- Based on: various versions of Cinderella
- Written by: Nick Dear
- Directed by: Beeban Kidron
- Starring: Marcella Plunkett Kathleen Turner Gideon Turner Jane Birkin David Warner Leslie Philips Lucy Punch Katrin Cartlidge Sharon Maughan Nickolas Grace Jenny Tomasin
- Theme music composer: Youth Jaz Coleman
- Country of origin: United Kingdom
- Original language: English

Production
- Producers: Trevor Eve Simon Johnson
- Cinematography: Aleksei Rodionov
- Editor: Colin Monie
- Running time: 90 minutes
- Production company: Projector Pictures
- Budget: £2 million

Original release
- Network: Channel 4
- Release: 1 January 2000

= Cinderella (2000 film) =

2000 UK film

Cinderella is a television film released on 1 January 2000, in the United Kingdom, directed by Beeban Kidron. The cast is led by Kathleen Turner, who plays the Wicked Stepmother Claudette. The film follows the original idea of the fairytale classic but is based in a modern world full of fashion and technology.

==Plot==

In this version of Cinderella, the heroine is called Zezolla (Marcella Plunkett) and still grieves the loss of her mother; where as her father (David Warner) is more interested in pleasing his new harpy of a wife, Claudette (Kathleen Turner) and her shallow daughters, Gonril and Regan (Katrin Cartlidge and Lucy Punch). Zezolla is treated cruelly and made to work as a servant, while Claudette slowly poisons her father after she discovers that he isn't rich. Zezolla's only friends are the elderly butler Felim (Leslie Philips) and Mab (Jane Birkin) the mermaid like lady who lives behind a waterfall.

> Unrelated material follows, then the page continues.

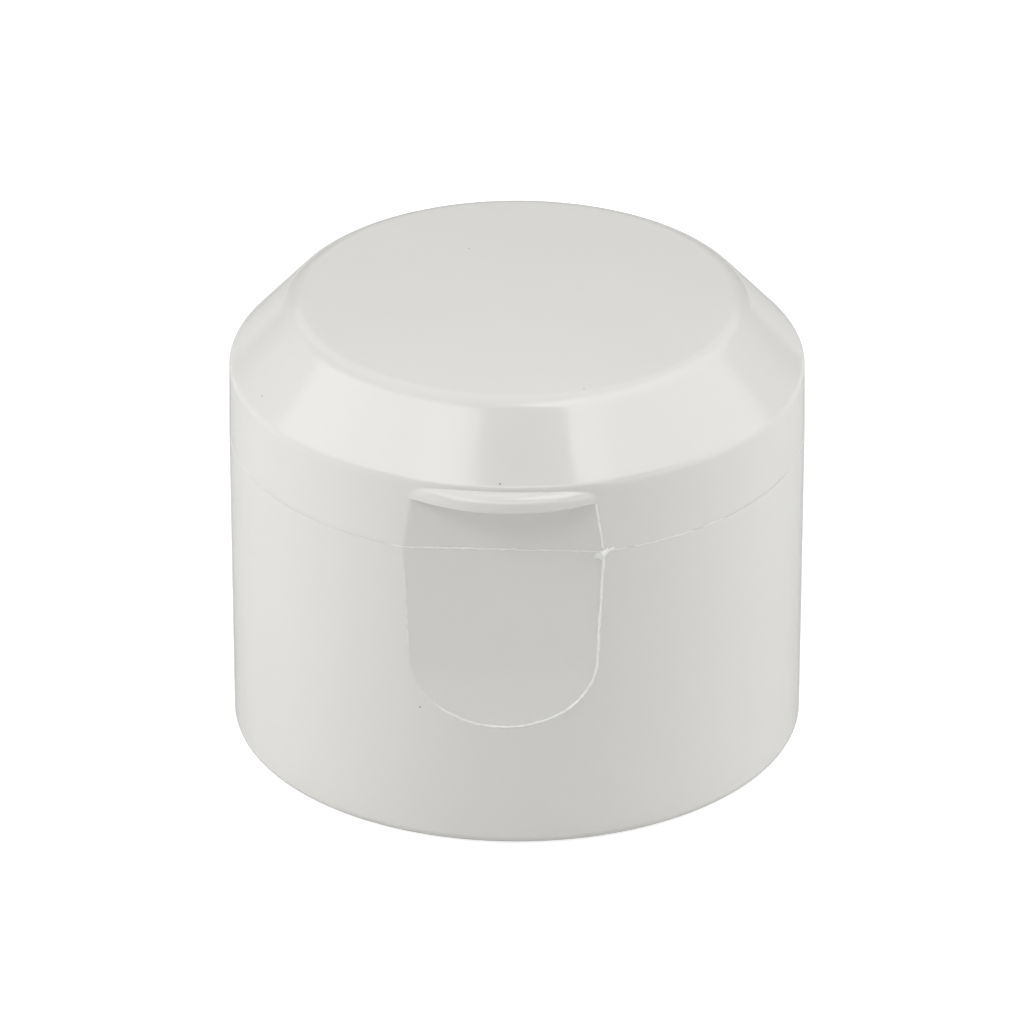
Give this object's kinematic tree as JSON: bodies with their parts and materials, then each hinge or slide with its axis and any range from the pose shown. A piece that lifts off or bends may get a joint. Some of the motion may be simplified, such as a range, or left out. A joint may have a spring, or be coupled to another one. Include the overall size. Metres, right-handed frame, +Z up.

Meanwhile, the Queen of the land is frustrated with her ‘lazy’ son, Prince Valiant who won't pick a wife, he's not interested in love, love isn't cool, he only likes cool things, until he sees Zezolla. Cinderella does go to the ball but her intent is to sabotage Claudette's plans to find a new husband. While dancing older men away from her evil stepmother, the Prince falls in love with her at first sight. The two would be lovers share a precious few moments together before she has to jump back into a pool she fell out of as the clock strikes midnight.

==Reception==
In 2000, Cinderella was one of Channel Four International's top selling programmes of the year. The film has received positive reviews. Television critic Kevin McDonough described the film as "a smashing new adaptation of Cinderella," in which he praised Kathleen Turner's performance as "wickedly good" and concluded, "Cinderella features stunning cinematography, fabulous costumes, and the best role for Ms. Turner in years." Julie Salamon of The New York Times described the film as an "amusing, overheated pop version of the fairy tale" that "combines the romantic overtones of gothic thrillers...with fanciful music-video imagery. The evil stepmother (Kathleen Turner) wears fabulous neon clothes with exaggerated shapes..." Salamon also said, "This film has many virtues." Authors Elizabeth Ford and Deborah Mitchell of The Makeover in Movies called the film "visually exciting" and that "natural images dominate the tale...The expressionistic use of fantastic color, light and plenty of watery distortion create a magical mood. Its setting suggests a cross between Finland and Disney-world". Mike Davies of Birmingham Post called the film "ambitious" and stated, "Best of all, though, was the re-emergence of Kathleen Turner, chewing the scenery as gold-digging Claudette..." USA Today described Cinderella as "a true pleasure that's filmed with visual style and verbal wit."

==Releases==
Cinderella has been released on several formats. In 2000, Cinderella was released in the UK on videocassette by 4Learning. 4Learning's video comprised the film in three parts, followed by a documentary The Many Cinderellas, in a total of four 30 minute programmes. The film on videocassette was viewed in schools for educational purposes and activities. In 2002, Educational Media Australia also released the film on videocassette. In 2005, Cinderella was officially released in Taiwan on VCD and DVD by Gull Multimedia International. The DVD had audio in English with removable Chinese subtitles and was packaged with an accompanying booklet in Chinese. In 2006, the film was released in Japan on VHS and DVD as rental only and retail versions under the translated Japanese title シンデレラ by Transformer, and in Australia on DVD by educational resources distributor VEA Group (including Classroom Video). In 2018, the film was released in the United Kingdom on DVD by Simply Media as well as in the United States and U.S. territories as a streaming online video by Amazon Prime, Roku and Tubi, and later Plex in 2020 and VA Media's YouTube brand channel Movie Central in 2021.